Some of those Nigerians had built new lives for themselves in cultures that are very different to anything that most of us who share elements of that heritage might have encountered in our upbringings. I often wondered what it would be like to have grown up from childhood with the unique blending of a hybridised Middle European and Nigerian sensibility.

We met one or two people with that sort of background, particularly in Berlin. They spoke of growing up in the Eastern part of that city, before the Berlin Wall came down. One can only hope that some of those people will find ways to document their experiences, so the rest of us can benefit from knowing the feeling, even if it is only based on hearsay evidence.
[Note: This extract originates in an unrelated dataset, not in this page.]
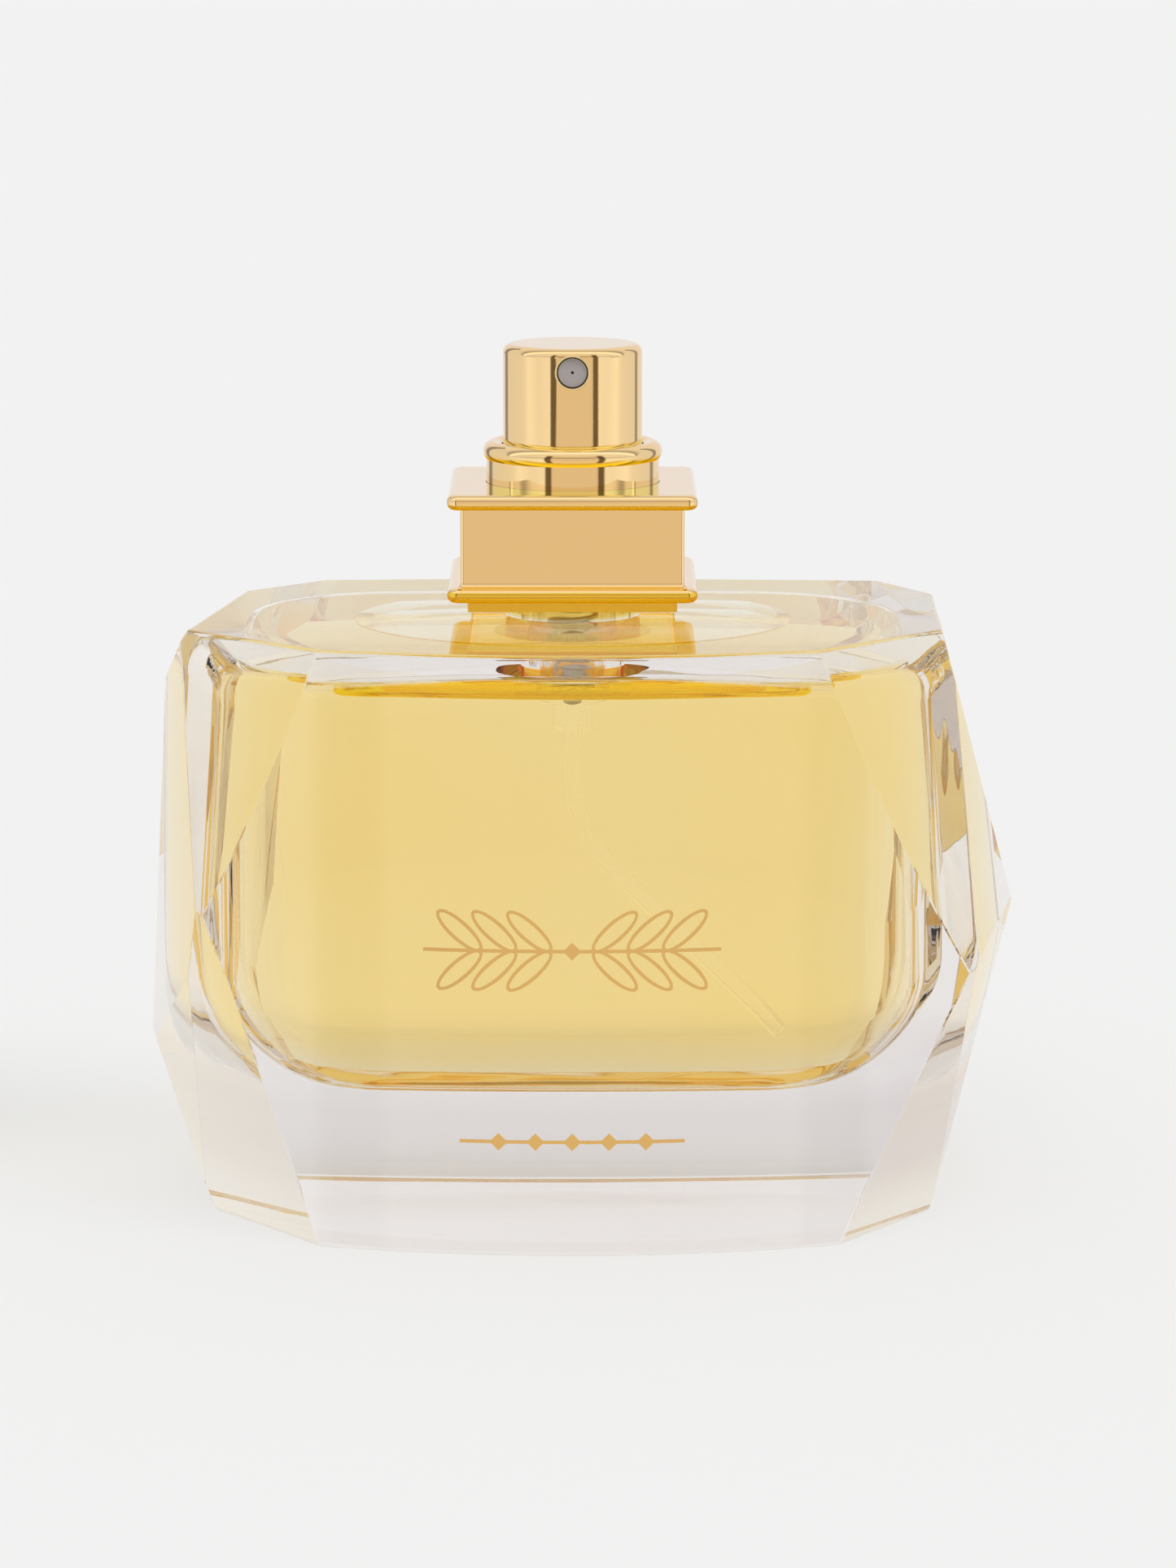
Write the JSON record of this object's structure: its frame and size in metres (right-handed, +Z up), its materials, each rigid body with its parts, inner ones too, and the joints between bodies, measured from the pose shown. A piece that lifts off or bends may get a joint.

There were others who had grown up in Nigeria and had skilfully adapted to the cultures of the places they had moved to. Were these people looking for nostalgic experiences in coming to see our show? I think they wanted to remember their pasts, but also get updated knowledge about the evolving ways of our people.

One fellow said to me “I accept that the life I lived in Nigeria is part of something that no longer exists and I’m not looking back. Travelling to Lagos would probably be too much of a culture shock for me. If I want to get a taste of Nigerian life now, I would go to London”.

Believe it or not, London is the capital city of Nigeria outside of the country itself, due to the large population of Londoners of that heritage. Hopefully there will be a time when artists and storytellers emerge from the Aladura Churches and Mosques of Homerton and Peckham to define the boundaries of that particular cultural hybrid for the rest of us.